After that we advise them to leave because they may not withstand the sound of the furnace and the smoke,” said Maina. They have been told that when the body arrives one family member will be called to identify it and sign papers.

Matiba at the expansive Wangu Embori Farm in Timau, Meru county. Photo/COURTESY

All jewelry or metal devices are removed to prevent reaction during the cremation process.

Unlike in burials, bodies are transferred into a combustible casket that disintegrates easily inside the cremation chamber that will heat to temperatures of up to 2,000 degrees.

Families booking for cremation are advised to only hire a casket for use during prayer services and to return it to the funeral home after it delivers the body to the crematorium. The shiny-black casket that Matiba had been placed in during services will not be put into the furnace, Maina said.

The family members are allowed final viewing before the body is taken in. After the cremation, the amount of ash the family has requested is packed in urns or transparent vases and labelled for collection.

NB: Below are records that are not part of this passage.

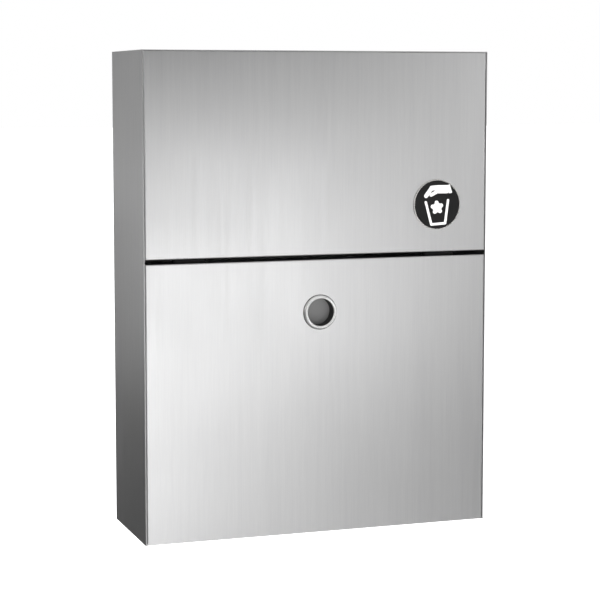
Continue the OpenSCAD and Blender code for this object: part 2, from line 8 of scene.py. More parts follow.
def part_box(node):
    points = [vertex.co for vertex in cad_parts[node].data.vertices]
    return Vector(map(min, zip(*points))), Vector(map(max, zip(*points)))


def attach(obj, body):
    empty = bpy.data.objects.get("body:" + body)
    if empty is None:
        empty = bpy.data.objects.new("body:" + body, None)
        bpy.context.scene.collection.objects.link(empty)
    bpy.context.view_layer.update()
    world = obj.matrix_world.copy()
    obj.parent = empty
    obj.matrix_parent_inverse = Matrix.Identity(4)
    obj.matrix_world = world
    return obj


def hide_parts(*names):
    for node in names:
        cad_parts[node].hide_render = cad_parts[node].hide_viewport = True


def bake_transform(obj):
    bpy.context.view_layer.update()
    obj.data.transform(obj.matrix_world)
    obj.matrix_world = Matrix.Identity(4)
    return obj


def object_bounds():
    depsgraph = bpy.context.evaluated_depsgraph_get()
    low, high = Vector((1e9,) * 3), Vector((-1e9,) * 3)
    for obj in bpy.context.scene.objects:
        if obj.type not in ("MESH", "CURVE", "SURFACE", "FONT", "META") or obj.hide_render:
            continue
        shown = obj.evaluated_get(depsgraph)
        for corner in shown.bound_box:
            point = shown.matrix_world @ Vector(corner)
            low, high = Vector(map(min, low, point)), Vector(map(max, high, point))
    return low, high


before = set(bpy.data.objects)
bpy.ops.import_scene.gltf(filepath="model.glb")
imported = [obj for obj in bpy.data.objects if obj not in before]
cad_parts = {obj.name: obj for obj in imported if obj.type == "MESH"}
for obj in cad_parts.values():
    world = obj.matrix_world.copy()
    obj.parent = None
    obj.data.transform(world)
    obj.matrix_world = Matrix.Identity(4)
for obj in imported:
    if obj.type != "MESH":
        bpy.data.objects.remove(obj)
cad_low, cad_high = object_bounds()

MM = 0.001
SHEET = 0.8 * MM
LEAF = 0.8 * MM
BORE_RADIUS = 11.0 * MM

# ---- places taken from the frame ----

door_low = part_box("door_panel")[0]
bezel_low, bezel_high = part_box("lock_body")
lock_centre = (bezel_low + bezel_high) / 2
disc_low, disc_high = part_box("badge_disc")
badge_centre = (disc_low + disc_high) / 2
pin_low, pin_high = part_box("flap_hinge_pin")
flap_pin = (pin_low + pin_high) / 2


# ---- shader groups ----

class Graph:
    """Adds nodes to a tree and links them; a socket, a number or a tuple may feed any input."""

    def __init__(self, tree):
        self.tree = tree

    def add(self, kind, inputs=None, **settings):
        node = self.tree.nodes.new(kind)
        for key, value in settings.items():
            setattr(node, key, value)
        for key, value in (inputs or {}).items():
            self.feed(node.inputs[key], value)
        return node

    def feed(self, socket, value):
        if isinstance(value, bpy.types.NodeSocket):
            self.tree.links.new(value, socket)
        else:
            socket.default_value = value

    def math(self, operation, a, b=0.0):
        return self.add("ShaderNodeMath", {0: a, 1: b}, operation=operation).outputs[0]

    def vector(self, operation, a, b=(0, 0, 0)):
        node = self.add("ShaderNodeVectorMath", {0: a, 1: b}, operation=operation)
        return node.outputs["Value" if operation == "LENGTH" else "Vector"]

    def spread(self, value, low, high, to_low=0.0, to_high=1.0):
        node = self.add("ShaderNodeMapRange", {
            "Value": value, "From Min": low, "From Max": high, "To Min": to_low, "To Max": to_high})
        return node.outputs["Result"]

    def noise(self, vector, scale, detail=2.0, roughness=0.5):
        node = self.add("ShaderNodeTexNoise", {
            "Vector": vector, "Scale": scale, "Detail": detail, "Roughness": roughness})
        return node.outputs["Fac"]

    def blend(self, factor, a, b):
        node = self.add("ShaderNodeMix", {0: factor, 6: a, 7: b}, data_type="RGBA")
        return node.outputs[2]


def new_group(name, inputs, outputs):
    """A shader group with float inputs {name: default} and float outputs; gives its graph and ends."""
    tree = bpy.data.node_groups.new(name, "ShaderNodeTree")
    for label, default in inputs.items():
        socket = tree.interface.new_socket(label, in_out="INPUT", socket_type="NodeSocketFloat")
        socket.default_value = default
    for label in outputs:
        tree.interface.new_socket(label, in_out="OUTPUT", socket_type="NodeSocketFloat")
    graph = Graph(tree)
    return tree, graph, graph.add("NodeGroupInput"), graph.add("NodeGroupOutput")


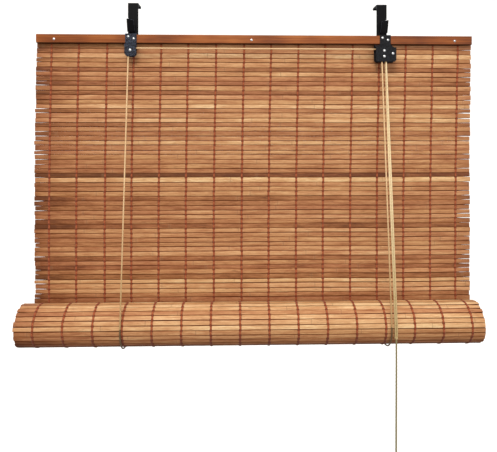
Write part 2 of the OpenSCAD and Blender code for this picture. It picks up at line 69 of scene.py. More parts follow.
# roll: its axis, its outer radius and how much a turn gains
roll_y, roll_z, roll_r, turn_pitch = -57.2, -579.0, 38.2, 2.8
# cords, with the two lanes of the sheaves in depth, and the loops under the roll
cord_r, sheave_path_r, sheave_z = 1.25, 3.9, -91.9
pulley_x, lock_sheave_x = -232.5, 228.7
lane_back_y, lane_front_y = -34.2, -37.6
loop_r, back_cord_top_z = 39.8, -69.4
strand_top_z, strand_foot_z = -92.0, -571.0


def ink(code):
    """A screen colour such as #b07a50, turned to the linear values that a shader takes."""
    parts = [int(code[i:i + 2], 16) / 255 for i in (1, 3, 5)]
    return [c / 12.92 if c <= 0.04045 else ((c + 0.055) / 1.055) ** 2.4 for c in parts] + [1.0]


# %% [markdown]
# ## Camera
# The warp threads lie 50 mm apart on the mat and look wider apart on the roll, which is nearer. Their
# spacing in the photograph gives a distance of about 0.88 m to the mat. Rail and roll close up a little
# to the right, so the camera is turned by 1.4 degrees. The horizon lies high in the picture, because
# the camera stands level and its frame is shifted down.

# %% Camera
camera = bpy.data.objects.new("camera", bpy.data.cameras.new("camera"))
bpy.context.scene.collection.objects.link(camera)
bpy.context.scene.camera = camera
camera.location = (-0.0382, -0.9048, -0.2553)
camera.rotation_euler = (math.radians(90), 0, math.radians(-1.43))
camera.data.lens = 34.58
camera.data.shift_x = -0.0023
camera.data.shift_y = -0.1722
print("camera", tuple(camera.location), "lens", camera.data.lens)

# %% [markdown]
# ## Ways of building
# A piece is a mesh of rings: one closed ring of points at each station along it, joined by quads. A
# slat, a thread and a cord differ only in the ring and in the line that it follows.


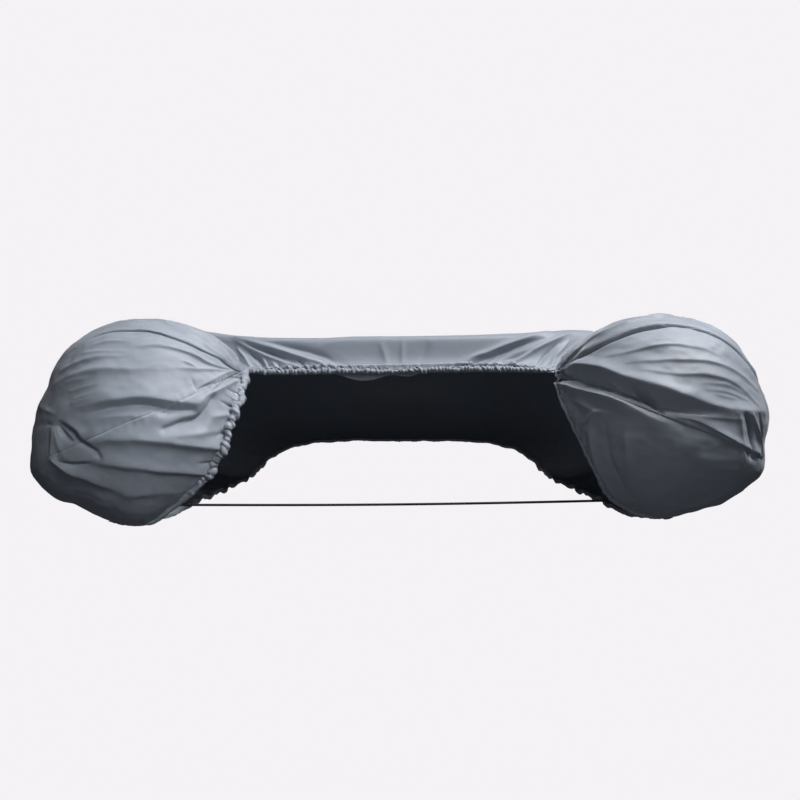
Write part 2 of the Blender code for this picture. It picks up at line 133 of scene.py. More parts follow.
# ---------------------------------------------------------------- folds
# Folds on a tube end. A line is centimetres outboard of and above the tube's axis, seen from the
# stern. Then the fold's width on each side of the line, left and right as one walks along it, and
# its height at the line's start, middle and end, in millimetres. A trough is below 0.
END_FOLDS = {
    "left": (
        # line (out, up), left width, right width, heights
        (((-19.4, 10.4), (-15.3, 13.6), (-9.9, 17.2), (-2.8, 20.2)), 9, 6, (1.5, 3.5, 0.5)),
        (((-20.0, 10.6), (-16.3, 13.9), (-11.8, 17.2)), 3, 4, (-1.5, -3.5, -1.0)),
        (((-20.2, 11.0), (-17.2, 14.9), (-13.2, 18.1), (-8.5, 20.5)), 5, 5, (2.0, 4.5, 1.0)),
        (((-20.8, 11.4), (-18.9, 15.3), (-16.4, 18.6)), 4, 4, (-1.5, -3.5, -0.8)),
        (((-21.3, 11.9), (-20.4, 15.8), (-18.6, 19.2)), 5, 5, (1.5, 3.5, 1.0)),
        (((-18.6, 9.5), (-15.2, 10.7), (-12.6, 12.2), (-7.8, 13.9), (-4.2, 14.1), (-1.1, 13.7)),
         11, 3.5, (1.0, 4.5, 0.4)),
        (((-13.0, 10.2), (-10.9, 11.1)), 4, 2.5, (1.0, 2.5, 0.4)),
        (((-18.4, 9.2), (-12.8, 9.7), (-7.3, 9.7)), 8, 5, (1.5, 2.2, 0.2)),
        (((-0.4, 12.1), (5.2, 11.8), (9.7, 10.7), (13.5, 9.2)), 9, 4.5, (0.4, 2.8, 1.5)),
        (((-7.4, 9.5), (-1.6, 9.4), (3.0, 9.5), (7.4, 9.0), (10.9, 8.2), (14.3, 6.8)),
         11, 8, (0.4, 4.0, 1.5)),
        (((-0.4, 14.9), (3.4, 14.9), (6.7, 14.3)), 6, 4, (0.3, 1.8, 0.7)),
        (((0.2, 13.1), (3.5, 13.0), (8.5, 12.6)), 6, 4, (0.4, 1.8, 0.5)),
        (((6.2, 7.9), (11.9, 6.8)), 5, 4, (0.4, 1.7, 1.0)),
        (((4.7, 6.7), (10.6, 5.2)), 5, 4, (0.4, 1.7, 1.2)),
        (((4.6, 5.1), (9.5, 3.8)), 5, 4, (0.3, 1.5, 1.1)),
        (((6.0, 4.0), (10.0, 2.9)), 4, 4, (0.3, 1.2, 0.9)),
        # the shadowed fold above the seam across
        (((-13.8, 2.9), (-10.2, 3.2), (-5.0, 4.0), (1.7, 3.5), (8.4, 2.3)), 22, 7, (3.0, 6.5, 1.5)),
        (((-13.0, 1.7), (-9.8, 1.6), (-5.0, 2.5), (1.0, 2.2), (8.0, 1.0)), 6, 10, (-4.0, -5.5, -1.5)),
        (((-6.0, 0.3), (0.5, 0.5), (7.0, -0.2)), 9, 9, (0.5, 2.0, 0.8)),
        (((-9.5, 2.0), (-8.4, 1.2), (-6.8, 0.9)), 4, 5, (-0.5, -3.0, -0.5)),
        (((-16.3, 6.9), (-13.6, 5.6)), 5, 4, (-1.0, -3.5, -1.5)),
        (((-12.6, 8.0), (-13.5, 5.7)), 5, 5, (-0.8, -3.0, -1.2)),
        # the rounded roll that the seam across lies on
        (((-20.0, 9.9), (-17.2, 8.3), (-14.3, 6.2), (-12.6, 5.0)), 4, 6, (3.5, 3.5, 0.8)),
        (((-20.2, 8.9), (-18.0, 7.2), (-16.6, 5.6)), 3, 3, (-2.0, -3.0, -1.0)),
        # short folds that the hem's elastic pulls in
        (((-21.0, 5.5), (-19.7, 5.3), (-18.4, 5.8)), 3, 4, (-2.5, -3.0, -0.5)),
        (((-21.0, 3.2), (-19.7, 3.9), (-18.6, 4.8)), 4, 3, (2.5, 2.5, 0.5)),
        (((-20.9, 1.7), (-19.2, 2.6), (-17.8, 3.4)), 3, 4, (-4.0, -4.5, -0.8)),
        (((-20.5, 0.2), (-18.4, 0.6), (-16.0, 0.3)), 6, 7, (2.5, 3.0, 0.5)),
        (((-19.8, -2.4), (-18.2, -2.9), (-16.6, -3.6)), 5, 3, (-4.5, -4.0, -0.5)),
        (((-17.2, -8.8), (-15.2, -8.7), (-13.4, -8.7)), 3, 4, (-3.0, -3.0, -0.5)),
        # the pocket beside the inner hem
        (((-19.9, 8.0), (-16.8, 5.3), (-15.0, 4.2), (-13.8, 2.4)), 6, 8, (1.5, 4.0, 2.0)),
        (((-16.3, 3.9), (-15.6, 2.2), (-14.2, 0.3), (-11.1, -0.7), (-8.1, -1.9)),
         4.5, 12, (-4.5, -11.0, -4.0)),
        (((-16.9, -2.4), (-12.4, -3.0), (-7.6, -3.3)), 8, 8, (1.5, 4.0, 1.5)),
        # the long folds of the lower cap
        (((-18.8, -6.0), (-13.5, -5.3), (-7.6, -4.4), (-0.6, -4.1), (4.9, -4.4)),
         20, 8, (6.0, 8.5, 2.5)),
        (((-16.4, -10.8), (-11.4, -10.4), (-6.4, -9.9), (0.0, -9.1), (6.0, -8.5), (11.0, -7.8)),
         17, 6, (4.0, 5.5, 1.5)),
        (((1.1, -13.9), (6.1, -12.3), (10.7, -10.2), (13.6, -8.2)), 15, 6, (0.8, 3.8, 3.0)),
        (((-10.0, -14.4), (-3.0, -14.8), (3.5, -13.9)), 14, 10, (1.0, 2.2, 0.5)),
        # tucks at the outer corner
        (((4.4, -7.4), (6.6, -5.1), (9.0, -3.6), (11.2, -1.7), (12.6, -0.9)),
         3.5, 7, (-2.5, -7.0, -3.0)),
        (((5.6, -5.2), (8.4, -2.6), (11.0, -0.9)), 9, 3, (0.5, 2.5, 1.0)),
        (((10.2, -4.4), (11.8, -3.2), (13.2, -1.4)), 6, 6, (-3.0, -6.5, -2.0)),
        (((9.2, -4.1), (11.4, -2.5)), 2.5, 2.5, (0.5, 2.5, 0.5)),
        (((11.4, -6.8), (12.9, -4.8), (13.9, -2.2)), 7, 7, (0.5, 1.8, 1.0)),
        (((8.2, -12.3), (11.6, -9.8), (13.8, -8.1)), 8, 5, (0.5, 3.5, 2.0)),
        (((4.8, -8.5), (8.4, -8.7), (10.6, -8.8), (12.4, -8.3)), 4, 6, (-1.0, -4.0, -1.5)),
        (((14.4, -1.5), (14.7, -8.4), (18.1, -11.9)), 4, 9, (1.5, 3.0, 1.0)),
        (((14.0, 1.0), (18.6, 2.4)), 6, 5, (1.0, 3.0, 1.5)),
        (((13.0, -1.5), (16.5, -1.1), (19.5, -1.6)), 6, 4, (-1.0, -3.0, -1.5)),
    ),
    "right": (
        # the valley below the seam over the tube, and the ridge above it
        (((-20.7, 9.5), (-17.8, 11.3), (-14.7, 13.7), (-10.3, 16.0), (-5.7, 17.6), (-1.4, 18.4),
          (2.6, 18.5), (5.8, 17.8), (9.5, 16.3), (12.4, 14.4), (15.4, 11.7), (18.0, 8.2),
          (20.4, 5.1)), 3.5, 6, (-3.5, -9.0, -3.5)),
        (((-15.4, 15.4), (-10.6, 17.9), (-5.9, 19.5), (-1.4, 20.3), (3.0, 20.3), (6.4, 19.6),
          (10.3, 17.9), (13.4, 15.8), (16.5, 12.9)), 9, 6, (1.0, 4.0, 1.5)),
        (((-20.5, 10.3), (-16.4, 14.4), (-12.5, 17.1)), 5, 5, (1.5, 3.0, 0.5)),
        (((-12.6, 12.0), (-8.3, 13.0), (-3.8, 13.9), (0.9, 14.2), (5.5, 13.5), (8.8, 12.3)),
         10, 3.5, (0.5, 2.4, 0.5)),
        (((-4.8, 14.8), (-2.0, 15.2), (1.0, 15.1)), 6, 4, (0.4, 2.0, 0.4)),
        (((-9.4, 10.7), (-4.1, 11.1), (0.5, 11.3), (5.1, 11.1), (9.5, 10.2), (13.1, 8.7),
          (17.1, 5.5)), 10, 3.5, (0.5, 2.6, 1.0)),
        (((-6.9, 9.3), (-1.6, 8.7), (3.0, 8.5), (6.8, 8.2), (10.8, 7.1), (13.9, 5.4), (16.6, 2.6)),
         10, 3.5, (0.5, 2.4, 1.2)),
        (((5.2, 6.8), (10.7, 6.2), (13.9, 4.9)), 5, 3, (0.4, 1.3, 0.6)),
        (((5.6, 5.6), (10.6, 4.9), (14.3, 3.6)), 5, 3, (0.4, 1.3, 0.6)),
        (((6.8, 4.8), (11.6, 3.8)), 4, 3, (0.3, 1.0, 0.5)),
        # the bright roll and the big trough below it
        (((-19.8, 9.9), (-16.3, 10.3), (-12.8, 9.4), (-9.8, 8.0), (-6.1, 6.8), (0.1, 4.8),
          (5.5, 2.9), (10.4, 1.8), (18.5, 1.3)), 15, 15, (3.0, 9.0, 3.0)),
        (((-16.5, 7.0), (-12.0, 5.9), (-8.4, 4.4), (-2.8, 2.3), (2.6, 1.0), (7.4, 0.3),
          (11.3, 0.0)), 16, 7, (-4.5, -6.5, -1.5)),
        (((-21.0, 8.6), (-17.4, 7.4), (-12.6, 5.6)), 8, 5, (-2.0, -6.0, -2.0)),
        (((-12.5, 7.2), (-10.2, 5.0)), 5, 5, (1.0, 3.5, 1.0)),
        (((-8.8, 6.3), (-6.4, 3.9), (-3.2, 1.3)), 6, 3.5, (-2.0, -8.0, -4.0)),
        (((-5.8, 5.2), (-3.6, 2.8)), 5, 5, (0.8, 2.5, 0.8)),
        (((-0.1, 1.0), (4.5, 0.5), (12.5, -0.2)), 9, 5, (1.0, 3.5, 1.5)),
        # the rounded roll along the seam across, and the crisp edge further out
        (((-21.3, 7.2), (-19.3, 6.4), (-17.0, 5.4), (-14.6, 4.7), (-12.3, 4.0), (-9.9, 2.9),
          (-7.2, 1.4), (-4.4, -0.1), (-2.0, -0.9)), 6, 15, (3.5, 7.5, 1.5)),
        (((0.3, 0.3), (3.6, -0.4), (7.4, -2.3), (12.6, -5.0), (17.3, -6.9)), 11, 3, (1.0, 3.5, 2.0)),
        # tucks at the outer corner
        (((12.0, 0.8), (12.8, -2.4), (13.3, -5.2)), 8, 5, (1.0, 3.5, 1.0)),
        (((13.6, 0.6), (14.9, -0.9), (15.5, -3.8), (15.8, -6.6)), 4, 8, (-3.0, -9.0, -5.0)),
        (((15.2, 0.6), (16.6, -1.6), (17.7, -4.4), (18.4, -7.2)), 4, 4, (2.0, 4.5, 2.5)),
        (((16.8, 0.8), (18.2, -2.3), (19.0, -5.0)), 3, 3, (-1.0, -3.0, -1.0)),
        (((13.3, -5.6), (13.7, -7.4), (13.4, -9.9)), 3, 5, (1.0, 3.0, 0.5)),
        (((14.2, -6.8), (16.8, -8.4)), 8, 5, (-1.0, -3.0, -1.0)),
        # soft folds of the lower cap
        (((-16.4, -0.1), (-14.5, -9.0), (-10.2, -15.7)), 9, 10, (1.2, 6.0, 2.0)),
        (((-13.4, -1.5), (-12.2, -8.0), (-8.8, -14.2)), 7, 8, (-1.0, -4.0, -1.0)),
        (((-17.4, 4.9), (-13.2, 3.0), (-9.4, 0.2)), 8, 8, (-0.8, -3.0, -0.8)),
        (((-18.8, 3.6), (-14.0, 0.8)), 9, 9, (1.0, 3.2, 1.0)),
        (((-18.4, -2.5), (-16.0, 0.3)), 5, 5, (-0.5, -3.4, -0.5)),
        (((-17.0, -0.5), (-14.4, 1.4), (-12.6, 1.2)), 5, 7, (0.8, 3.0, 0.6)),
        (((-9.8, -2.0), (-9.4, -7.0), (-8.4, -12.0)), 13, 9, (0.8, 3.6, 0.8)),
        (((-0.7, -18.6), (6.6, -16.7), (12.2, -14.3)), 18, 7, (1.0, 4.0, 1.5)),
    ),
}

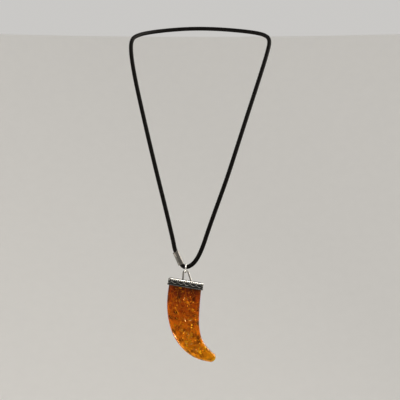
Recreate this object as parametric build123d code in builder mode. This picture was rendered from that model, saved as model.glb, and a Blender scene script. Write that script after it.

By yesterday the crematorium was yet to receive instructions for Matiba’s ashes but the operator said such large families often order a large number of vases for ash to distribute among family members who may ask for it, to be kept or to bury.

However, the Langata crematorium is not a busy terminal address for many Kenyans yet. “In a year, we have just about 50 cremations and many of them are foreigners or Kenyans of Asian or European descent,” said the operator.

Matiba’s body, according to a family source, was scheduled to be returned to Lee Funeral Home yesterday evening after a final church service in Murang’a, from where it will be taken to Lang’ata this morning. Only close family members were privy to a closely guarded final ceremony programme.